Students will have to wait a year to enrol into the Lakehead University veterinary program.
Officials confirmed that students will begin classes in the 2025-2026 school year in the Collaborative Doctor of Veterinary Medicine Program for Lakehead University and the University of Guelph.
“We are trying to do things as quickly as possible, but of course, a new build like this is going to take some time,” said David Barnett, Lakehead’s provost and vice president of academic. “We will be looking at a 2025 start for the first cohort; We have discussed this with the government, [so they are aware of it] as well.”
School officials also indicated that a governance structure has been established between the post-secondary schools that includes a number of joint-working groups.
In August, the University of Guelph submitted a request for substantive change to their Doctor of Veterinary Medicine Program with the Canadian Veterinary Medical Association, which collaborates with the American Veterinary Medical Association-Council on Education.
Those bodies grant accreditation to university programs designed to educate students to become veterinarians.
Barnett did indicate that the university has enlisted the help of a consultant.
“There are facilities that we don’t have currently on our campus, so there will be some sort of a new build,” Barnett said.

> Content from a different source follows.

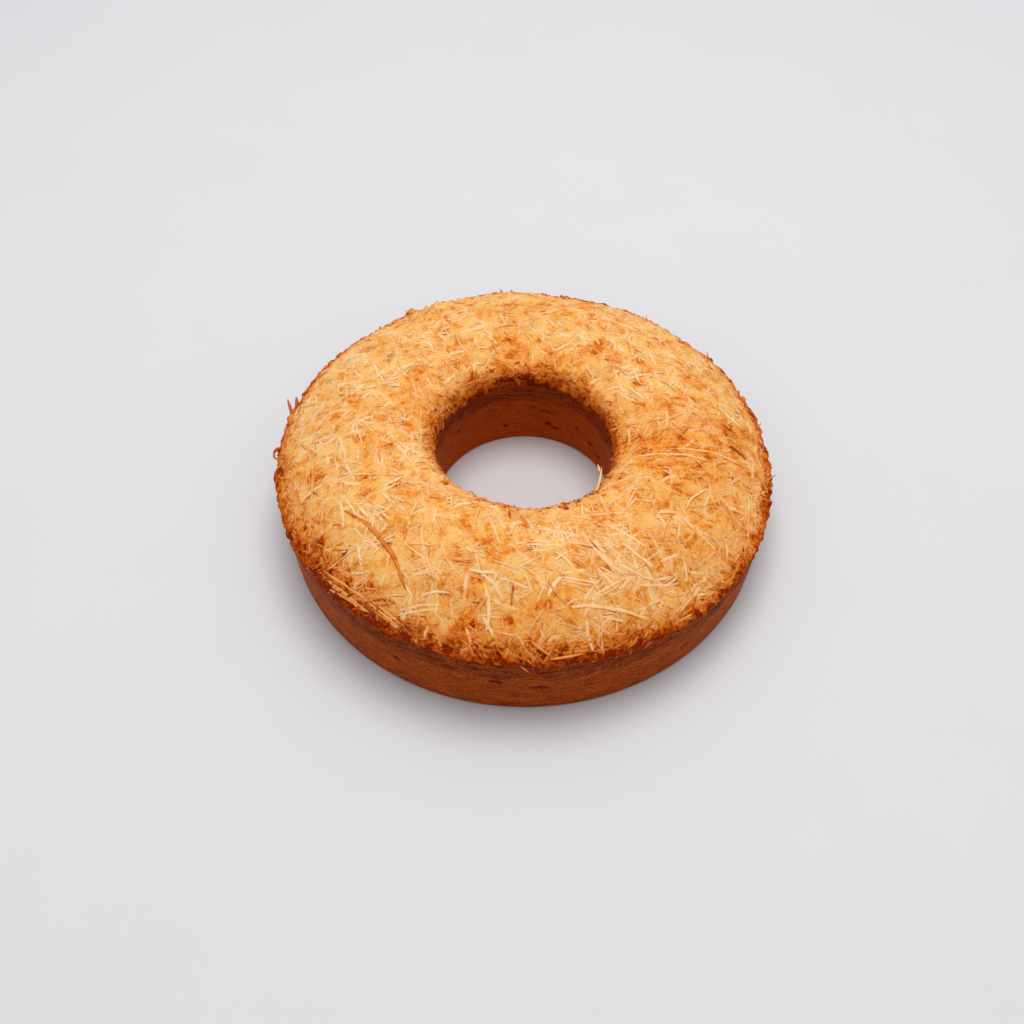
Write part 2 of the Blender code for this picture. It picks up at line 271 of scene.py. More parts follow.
# Heaps of crumbs that the crust shed at its edges: X, Y and radius in
# millimetres, how many, the largest crumb's size, its browning and the heap's height
CRUMB_HEAPS = (
    (-58, 78, 2.8, 14, 2.0, 0.46, 1.0),
    (-51, 83, 3.0, 24, 2.6, 0.43, 2.2),
    (-44, 87, 2.8, 12, 2.0, 0.44, 1.2),
    (-36, 89, 3.5, 12, 2.0, 0.44, 1.0),
    (-79, 58, 2.0, 8, 2.0, 0.66, 0.8),
    (-85, 49, 2.2, 7, 1.8, 0.64, 0.6),
    (-92, 36, 1.6, 4, 1.4, 0.70, 0.6),
    (9, 95, 2.5, 6, 1.5, 0.60, 0.6),
    (16, 94, 2.5, 7, 1.5, 0.58, 0.6),
    (55, 78, 2.5, 6, 1.5, 0.58, 0.8),
    (14.5, -38.0, 1.6, 7, 2.2, 0.70, 0.5),
    (21, -35, 1.8, 6, 1.8, 0.66, 0.4),
    (28, -28, 1.6, 5, 1.5, 0.64, 0.3),
    (-7, -39, 1.6, 5, 1.4, 0.60, 0.3),
    (-30, -29, 1.8, 6, 1.7, 0.66, 0.4),
    (-96, -17, 3.0, 7, 1.2, 0.70, 0.3),
    (-92, -36, 3.0, 10, 1.8, 0.72, 0.4),
    (-78, -60, 5.0, 10, 1.8, 0.86, 0.3),
    (-66, -72, 5.0, 8, 1.7, 0.88, 0.3),
)

# Crumbs along the crown and the hole's rim: how many, between which radii, the
# smallest and the largest size in millimetres, the palest and the darkest, and
# how much paler at the back
CRUMB_RINGS = (
    (260, CROWN_RADIUS - 4.0 * MM, CROWN_RADIUS - 0.3 * MM, 0.6, 2.0, 0.76, 1.0, 0.28),
    (160, HOLE_RIM_RADIUS, HOLE_RIM_RADIUS + 1.0 * MM, 0.4, 1.6, 0.56, 0.78, -0.18),
)

# Loose shreds by kind: seed, how many, and in millimetres the ring they fell on,
# shortest, usual and longest, narrowest, usual and widest, thinnest and thickest,
# then how much paler than the crust, how clumped and how curly
LOOSE_SHREDS = {
    "middling": (41, 3000, (38.5, 97.5), (5.0, 9.0, 22.0), (0.6, 0.95, 1.6), (0.22, 0.34),
                 0.07, 1.0, 0.40),
    "fine": (42, 4600, (37.0, 98.5), (2.5, 5.0, 12.0), (0.36, 0.56, 0.95), (0.18, 0.28),
             0.05, 0.8, 0.70),
    "curled": (45, 4600, (38.0, 98.5), (1.5, 3.0, 7.0), (0.30, 0.45, 0.8), (0.20, 0.34),
               0.06, 0.6, 1.8),
    "crown": (43, 1900, (91.0, 98.9), (3.0, 5.0, 11.0), (0.5, 0.9, 1.6), (0.28, 0.50),
              0.08, 0.0, 0.50),
    "rim": (44, 620, (35.4, 40.0), (1.5, 3.5, 8.0), (0.4, 0.6, 1.0), (0.3, 0.45),
            0.0, 0.0, 0.60),
    "rim strands": (49, 520, (36.2, 38.6), (3.0, 5.5, 11.0), (0.40, 0.65, 1.1), (0.26, 0.42),
                    0.0, 0.0, 0.35),
}

# Curled shreds thin out towards the front.  Those of the crown and of the rim
# brown in their own way, and some of the rim's stand off.
CURLS_FROM = 5.0 * MM
CURLS_SPREAD = 35.0 * MM
CROWN_BROWN = 0.26
CROWN_BROWN_SHARE = 0.50
CROWN_BROWN_SPREAD = 0.09
RIM_BROWNING = 0.11
RIM_BROWN_SPREAD = 0.07
RIM_RISERS = 0.35
RIM_RISE = 0.7 * MM

SCATTERED_STRIPS = 110
SCATTER_INNER_RADIUS = 41.0 * MM
SCATTER_OUTER_RADIUS = 98.0 * MM
SHORTEST_STRIP = 8.0 * MM
LONGEST_STRIP = 18.0 * MM
NARROWEST_STRIP = 1.4 * MM
WIDEST_STRIP = 2.0 * MM
STRIP_BEND = math.radians(20.0)
GOLDEN_ANGLE = math.pi * (3.0 - math.sqrt(5.0))

# Seed of what the plain solid has too.  Every other draw has one of its own.
SEED = 7

# How the placed and scattered strips dried and lie.  Wide, long and brown ones
# lie higher.
PLACED_DRYING = 0.8
SCATTERED_DRYING = 0.85
PLACED_THICKNESS = 0.32 * MM
SCATTERED_THICKNESS = 0.28 * MM
PALEST_PLACED = 0.12
WIDE_STRIP = 2.1
LONG_STRIP = 25.0
TAN = 0.6
PLACED_LIE = 0.02
PROUD_LIE = 0.10
CURLED_LIE = 0.9
TWO_STRANDS_WIDTH = 2.2 * MM
STANDING_STATIONS = 13
FOOT_WIDTH = 1.15
NARROWING = 0.60

# How every shred tapers, sinks, wanders and browns, and the shade painted on its underside
TIP_SHARE = 0.35
TIP_THICKNESS = 0.4
TIP_POWER = 4
TIP_TOASTING = 0.12
TIP_SINKING = 0.22 * MM
UNDERSIDE_SHADE = 0.25
REAR_SHADE_EASING = 0.6
EDGE_SPREAD = 0.30
DARKEST = 0.9
SINKING = 0.20 * MM
KINK_SPACING = 5.0 * MM
UNEVEN_WIDTH = 0.22
CROWN_OVERHANG = 0.8 * MM
FRONT_RIM_OVERHANG = 1.6 * MM
REAR_RIM_OVERHANG = -0.7 * MM
LIVELY_SHARE = 0.06
BROWN_SHARE = 0.04
BOXY = 0.6

# ---------------- the form in numbers


def lumps(places, size, seed):
    """Smooth chance heights, about -1 to 1, of lumps of a given size."""
    draw = np.random.default_rng(seed)
    slopes = draw.normal(size=(4096, 3))
    slopes /= np.linalg.norm(slopes, axis=1, keepdims=True)
    cells = places / size
    corner = np.floor(cells).astype(np.int64)
    inside = cells - corner
    fade = inside ** 3 * (inside * (inside * 6.0 - 15.0) + 10.0)
    total = np.zeros(places.shape[:-1])
    for side in itertools.product((0, 1), repeat=3):
        keys = (corner + side) * np.array((73856093, 19349663, 83492791))
        slope = slopes[np.bitwise_xor.reduce(keys, axis=-1) % len(slopes)]
        weight = np.prod(np.where(side, fade, 1.0 - fade), axis=-1)
        total += weight * np.sum((inside - side) * slope, axis=-1)
    return 1.7 * total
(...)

“But that’s the consultant’s work really to look at matching those functional requirements. Several of us have been down to Guelph as well to look at what [they have for facilities]. The consultant will be advising us on what that new build might look like, and certainly we will be leveraging spaces here at the university that we can.”
The students will engage in the first two years of schooling in Thunder Bay before concluding the four-year program in Guelph.
Barnett mentioned that the consultant’s report is due back in the middle of October.
In terms of finances, Lakehead University isn’t sure what an exact number would look like from them to contribute to launching the school. Barnett said that they would look at donations as well as possible applications through FedNor as well as the Northern Ontario Heritage Fund Corporation.
The provincial budget in March indicated a $14.7 million contribution over two years, which begins in 2024-2025, and Thunder Bay city council previously approved a $500,000 contribution from the Thunder Bay Community Economic Development Commission.